* WORK TO BE COMPLETED *
From the entries that follow, reproduce exactly and only the lines from the line with "What OpenSCAD source" to the line with "seat_l = 16; // [10:1:25]", endpoints included.

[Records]
#####
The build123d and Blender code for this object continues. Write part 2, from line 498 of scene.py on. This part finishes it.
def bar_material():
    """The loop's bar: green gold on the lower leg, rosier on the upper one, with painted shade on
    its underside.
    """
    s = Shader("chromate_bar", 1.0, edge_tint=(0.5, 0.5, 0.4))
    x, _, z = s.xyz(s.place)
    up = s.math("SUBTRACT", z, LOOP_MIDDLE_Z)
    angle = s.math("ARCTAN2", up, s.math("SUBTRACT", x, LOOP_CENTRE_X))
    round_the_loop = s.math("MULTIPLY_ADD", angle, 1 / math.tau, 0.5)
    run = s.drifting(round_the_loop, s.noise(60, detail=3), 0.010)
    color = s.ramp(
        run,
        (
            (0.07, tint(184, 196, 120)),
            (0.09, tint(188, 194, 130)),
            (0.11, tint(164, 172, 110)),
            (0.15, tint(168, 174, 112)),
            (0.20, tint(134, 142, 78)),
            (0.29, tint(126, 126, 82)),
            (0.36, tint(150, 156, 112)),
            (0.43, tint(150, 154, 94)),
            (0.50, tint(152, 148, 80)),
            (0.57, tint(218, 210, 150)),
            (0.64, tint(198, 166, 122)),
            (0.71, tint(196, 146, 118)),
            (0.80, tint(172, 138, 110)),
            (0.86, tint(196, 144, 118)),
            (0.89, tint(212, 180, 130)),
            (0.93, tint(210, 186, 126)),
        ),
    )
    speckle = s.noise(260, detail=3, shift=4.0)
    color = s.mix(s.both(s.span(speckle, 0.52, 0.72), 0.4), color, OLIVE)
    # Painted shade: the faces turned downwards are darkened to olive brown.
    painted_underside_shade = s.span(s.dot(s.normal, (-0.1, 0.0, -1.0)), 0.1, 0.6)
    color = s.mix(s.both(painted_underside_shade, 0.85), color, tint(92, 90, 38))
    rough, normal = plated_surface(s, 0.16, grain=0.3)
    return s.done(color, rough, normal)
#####
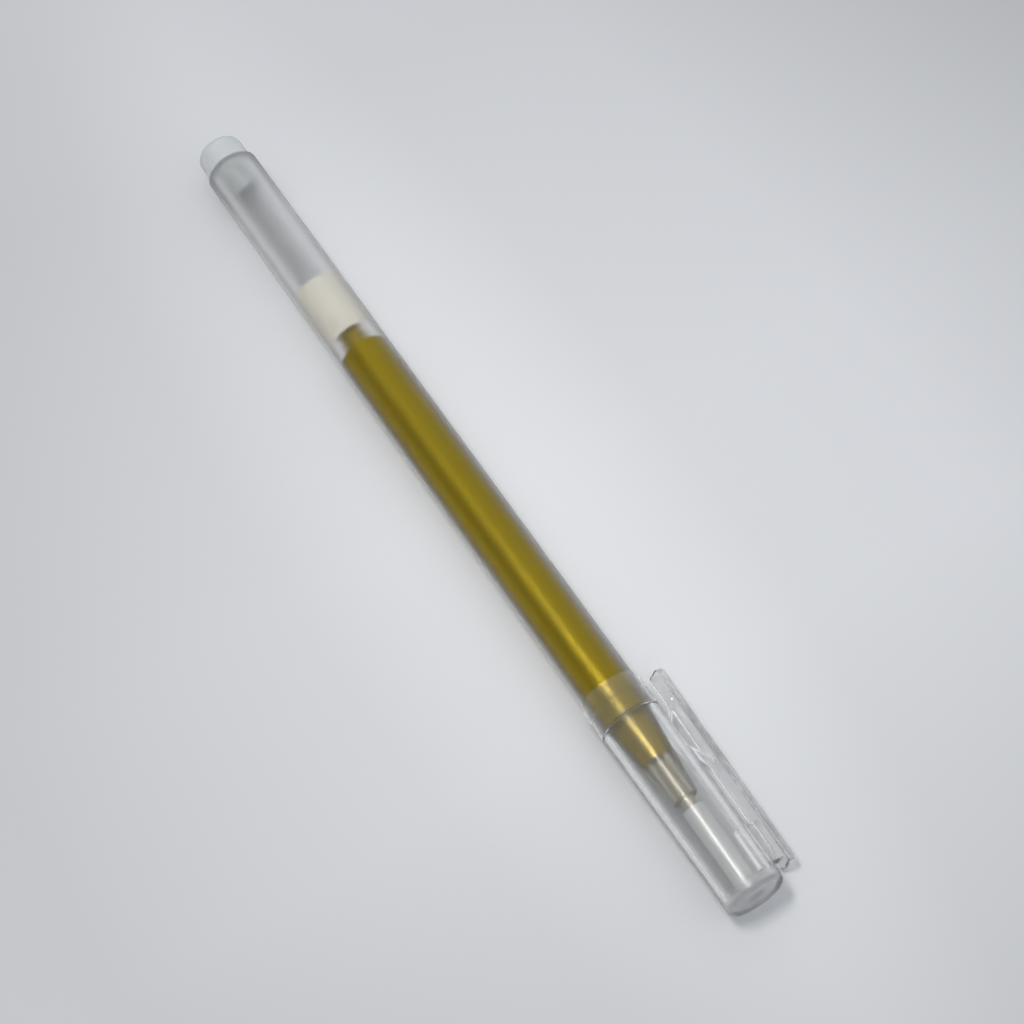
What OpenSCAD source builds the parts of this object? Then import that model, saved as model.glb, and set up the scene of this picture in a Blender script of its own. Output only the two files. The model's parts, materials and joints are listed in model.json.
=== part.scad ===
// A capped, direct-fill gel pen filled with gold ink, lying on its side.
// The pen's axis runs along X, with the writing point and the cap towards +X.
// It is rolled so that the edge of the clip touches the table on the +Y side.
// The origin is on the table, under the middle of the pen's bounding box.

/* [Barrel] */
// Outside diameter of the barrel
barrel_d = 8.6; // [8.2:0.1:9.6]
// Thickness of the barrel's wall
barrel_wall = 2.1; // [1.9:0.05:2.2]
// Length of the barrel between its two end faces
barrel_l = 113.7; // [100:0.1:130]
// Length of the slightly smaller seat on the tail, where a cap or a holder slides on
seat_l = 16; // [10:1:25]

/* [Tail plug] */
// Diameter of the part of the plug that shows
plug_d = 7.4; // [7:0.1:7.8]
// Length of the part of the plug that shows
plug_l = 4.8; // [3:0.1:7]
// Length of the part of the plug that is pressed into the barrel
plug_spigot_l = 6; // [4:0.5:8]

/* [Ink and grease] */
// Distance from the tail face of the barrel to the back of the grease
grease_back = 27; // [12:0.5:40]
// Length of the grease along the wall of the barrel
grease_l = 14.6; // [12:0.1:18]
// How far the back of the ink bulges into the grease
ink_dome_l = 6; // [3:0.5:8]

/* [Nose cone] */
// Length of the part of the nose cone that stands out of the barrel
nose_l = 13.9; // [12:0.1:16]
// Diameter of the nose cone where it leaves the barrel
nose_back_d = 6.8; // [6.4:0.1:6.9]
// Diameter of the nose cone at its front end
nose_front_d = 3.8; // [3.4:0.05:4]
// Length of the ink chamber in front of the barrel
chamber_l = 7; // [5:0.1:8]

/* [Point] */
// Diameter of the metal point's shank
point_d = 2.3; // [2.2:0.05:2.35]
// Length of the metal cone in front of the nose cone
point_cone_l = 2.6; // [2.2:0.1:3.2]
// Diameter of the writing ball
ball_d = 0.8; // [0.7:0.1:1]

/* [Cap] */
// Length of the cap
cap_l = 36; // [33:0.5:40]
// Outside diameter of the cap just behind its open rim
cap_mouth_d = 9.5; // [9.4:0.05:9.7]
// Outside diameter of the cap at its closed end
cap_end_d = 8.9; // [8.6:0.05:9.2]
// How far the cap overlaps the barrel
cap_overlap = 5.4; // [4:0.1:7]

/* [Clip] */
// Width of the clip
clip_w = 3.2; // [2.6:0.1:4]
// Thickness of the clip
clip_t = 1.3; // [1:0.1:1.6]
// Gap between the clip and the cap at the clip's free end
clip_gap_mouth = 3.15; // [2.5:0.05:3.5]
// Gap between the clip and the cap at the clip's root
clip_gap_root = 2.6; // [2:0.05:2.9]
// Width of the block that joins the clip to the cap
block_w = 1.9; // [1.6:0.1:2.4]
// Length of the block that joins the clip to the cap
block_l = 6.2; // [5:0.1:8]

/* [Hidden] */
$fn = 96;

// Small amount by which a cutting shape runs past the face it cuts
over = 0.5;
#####
* ANSWER TO THE TASK *
What OpenSCAD source builds the parts of this object? Then import that model, saved as model.glb, and set up the scene of this picture in a Blender script of its own. Output only the two files. The model's parts, materials and joints are listed in model.json.
=== part.scad ===
// A capped, direct-fill gel pen filled with gold ink, lying on its side.
// The pen's axis runs along X, with the writing point and the cap towards +X.
// It is rolled so that the edge of the clip touches the table on the +Y side.
// The origin is on the table, under the middle of the pen's bounding box.

/* [Barrel] */
// Outside diameter of the barrel
barrel_d = 8.6; // [8.2:0.1:9.6]
// Thickness of the barrel's wall
barrel_wall = 2.1; // [1.9:0.05:2.2]
// Length of the barrel between its two end faces
barrel_l = 113.7; // [100:0.1:130]
// Length of the slightly smaller seat on the tail, where a cap or a holder slides on
seat_l = 16; // [10:1:25]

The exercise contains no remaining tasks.